• _DATA LINES_:
____
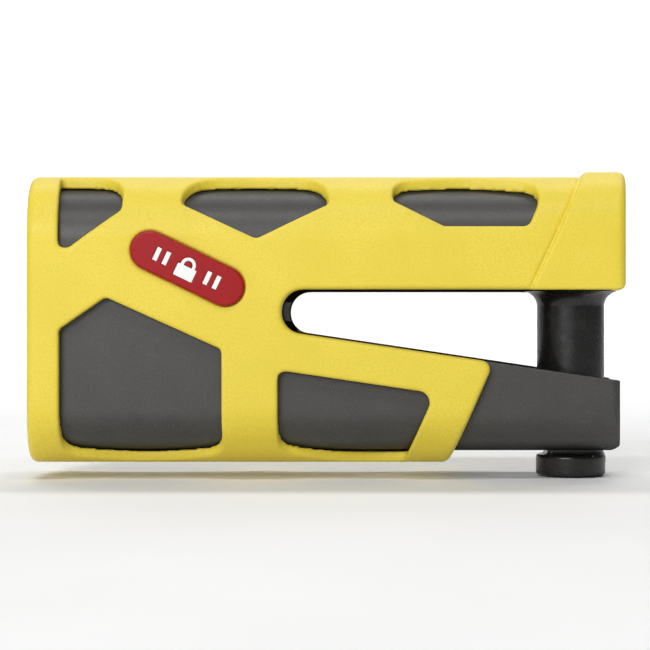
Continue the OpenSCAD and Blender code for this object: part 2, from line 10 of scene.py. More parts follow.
import bpy
import numpy as np
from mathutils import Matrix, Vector

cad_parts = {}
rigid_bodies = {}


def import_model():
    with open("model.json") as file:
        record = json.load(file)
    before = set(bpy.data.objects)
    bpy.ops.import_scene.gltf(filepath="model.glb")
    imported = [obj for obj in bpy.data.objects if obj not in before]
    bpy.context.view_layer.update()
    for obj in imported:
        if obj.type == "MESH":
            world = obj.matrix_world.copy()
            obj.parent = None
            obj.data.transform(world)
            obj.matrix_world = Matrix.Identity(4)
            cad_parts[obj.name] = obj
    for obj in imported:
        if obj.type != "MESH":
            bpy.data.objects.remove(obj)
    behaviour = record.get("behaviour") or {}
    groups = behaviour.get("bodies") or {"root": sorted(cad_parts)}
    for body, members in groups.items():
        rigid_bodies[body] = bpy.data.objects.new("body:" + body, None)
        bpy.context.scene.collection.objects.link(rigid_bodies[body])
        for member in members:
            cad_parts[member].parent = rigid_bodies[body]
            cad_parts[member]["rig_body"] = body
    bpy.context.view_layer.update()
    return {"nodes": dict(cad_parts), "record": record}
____
Repeat the data exactly. Leave nothing out.

• _REPLY TO THE EXERCISE_:
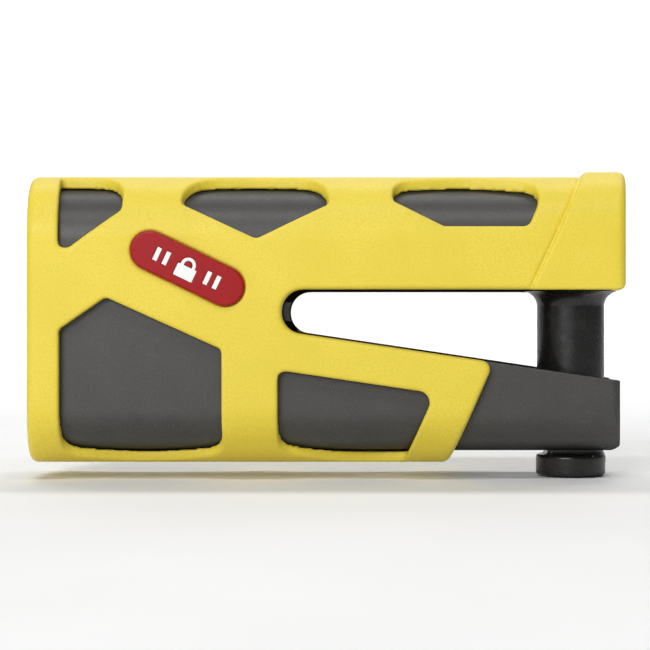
Continue the OpenSCAD and Blender code for this object: part 2, from line 10 of scene.py. More parts follow.
import bpy
import numpy as np
from mathutils import Matrix, Vector

cad_parts = {}
rigid_bodies = {}


def import_model():
    with open("model.json") as file:
        record = json.load(file)
    before = set(bpy.data.objects)
    bpy.ops.import_scene.gltf(filepath="model.glb")
    imported = [obj for obj in bpy.data.objects if obj not in before]
    bpy.context.view_layer.update()
    for obj in imported:
        if obj.type == "MESH":
            world = obj.matrix_world.copy()
            obj.parent = None
            obj.data.transform(world)
            obj.matrix_world = Matrix.Identity(4)
            cad_parts[obj.name] = obj
    for obj in imported:
        if obj.type != "MESH":
            bpy.data.objects.remove(obj)
    behaviour = record.get("behaviour") or {}
    groups = behaviour.get("bodies") or {"root": sorted(cad_parts)}
    for body, members in groups.items():
        rigid_bodies[body] = bpy.data.objects.new("body:" + body, None)
        bpy.context.scene.collection.objects.link(rigid_bodies[body])
        for member in members:
            cad_parts[member].parent = rigid_bodies[body]
            cad_parts[member]["rig_body"] = body
    bpy.context.view_layer.update()
    return {"nodes": dict(cad_parts), "record": record}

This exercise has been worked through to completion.